Ms Murray said the nurses "love new grads", but "retainment is just as important as recruitment".
"Senior staff are the ones to nurture these new grads."
Ms Chapman said the hospital had experienced an increase in rapidly deteriorating patients in the past 12 months.
In August, the Minns government signed a memorandum of understanding with the nurses' union to progress "safe staffing levels in NSW public hospitals".
This followed the government announcing the Safe Staffing Working Group in April for "major reform" in public hospitals that would "help retain experienced staff" and attract the "future healthcare workforce".
The Hunter New England Health spokesperson said "attracting and retaining nurses is a challenge across Australia".

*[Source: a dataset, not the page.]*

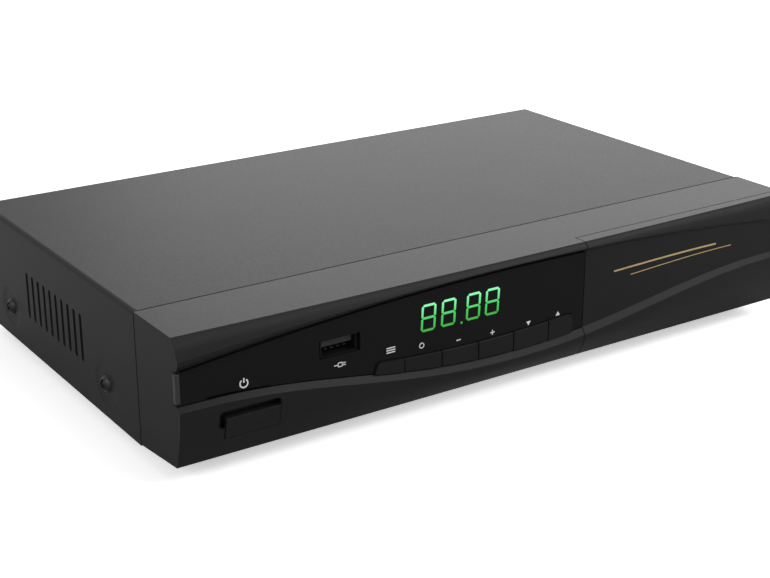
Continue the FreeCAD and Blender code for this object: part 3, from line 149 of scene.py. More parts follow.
def closed_loop_bar(path, width, y_front, thick):
    """The same bar round a closed path: the run at a point goes from the point before it to the one after."""
    path = np.asarray(path, float)
    off = square_off(np.roll(path, -1, axis=0) - np.roll(path, 1, axis=0)) * width / 2
    return flat_rings(path + off, path - off, y_front, thick), grid_faces(len(path), 4, True, True)


def block(x0, x1, y0, y1, z0, z1):
    """The eight corners of a level block and its six faces."""
    return np.stack(np.meshgrid((x0, x1), (y0, y1), (z0, z1), indexing="ij"), axis=-1).reshape(-1, 3), BLOCK_FACES


def joined(parts):
    """Puts several point and face sets into one."""
    faces = []
    start = 0
    for points, part_faces in parts:
        faces += [[index + start for index in face] for face in part_faces]
        start += len(points)
    return np.concatenate([points for points, _ in parts]), faces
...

"Maitland Hospital has several strategies in place to increase recruitment of nurses, including an overseas recruitment campaign that has so far attracted around 20 registered nurses."
The spokesperson added that the government provided $419.1 million in the 2023-24 NSW budget to recruit 1200 additional nurses and midwives by 2025-26.
The government had committed to ongoing funding for "the equivalent of 1112 full-time nursing and midwifery positions [138 in Hunter New England], which had been funded by the previous government on a temporary basis until June 30, 2024".
"This reform will help retain experienced staff while also helping to attract our future healthcare workforce."